Archana is a senior from Illinois majoring in History. Her main academic interest is global imperial history, with special focuses on race, gender, and cultural representation. As part of the Penn and Slavery Project, she has also written on slavery and the development of medicine in the United States. Archana currently serves as chair of the History Undergraduate Advisory Board and is an undergraduate fellow at the Andrea Mitchell Center for the Study of Democracy and the Center for the Study of Ethnicity, Race, and Immigration. In addition to research, she is organizing an upcoming participatory art exhibition and enjoys volunteering with the Philly Food Trust and urban farms around the city.
Wolf Humanities Center Undergraduate Fellow
2019—2020 Forum on Kinship
That More Peculiar “Peculiar Institution”: British Perceptions of Slavery in the Ottoman Empire
My research explores the historic development of the “right to family life” in modern day international law.
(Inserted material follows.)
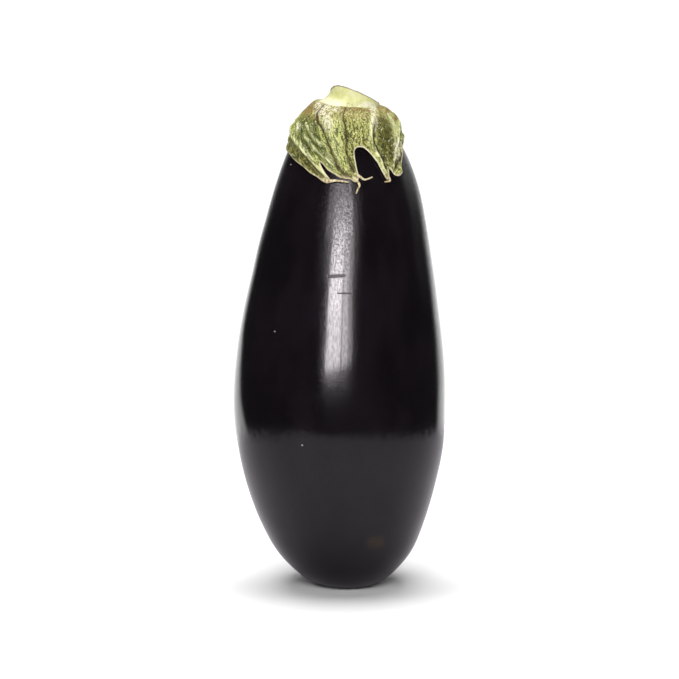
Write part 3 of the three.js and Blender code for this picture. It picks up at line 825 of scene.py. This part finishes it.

Some recent historians have begun to show that the idea of the family as an international right developed during the abolitionist movement of the nineteenth century. I will argue that while the right to family did develop during this time, British perceptions of slavery and the degrees of kinship ties it allowed for or broke were highly geographically determined, and those perceptions shaped British abolitionist policy regionally and ultimately debates in international law. Using British travel narratives, fiction, paintings, and diplomatic dispatches, I will compare British perceptions and portrayals of kinship (or lack thereof) in Ottoman slavery with British perceptions and portrayals of the same in Atlantic slavery.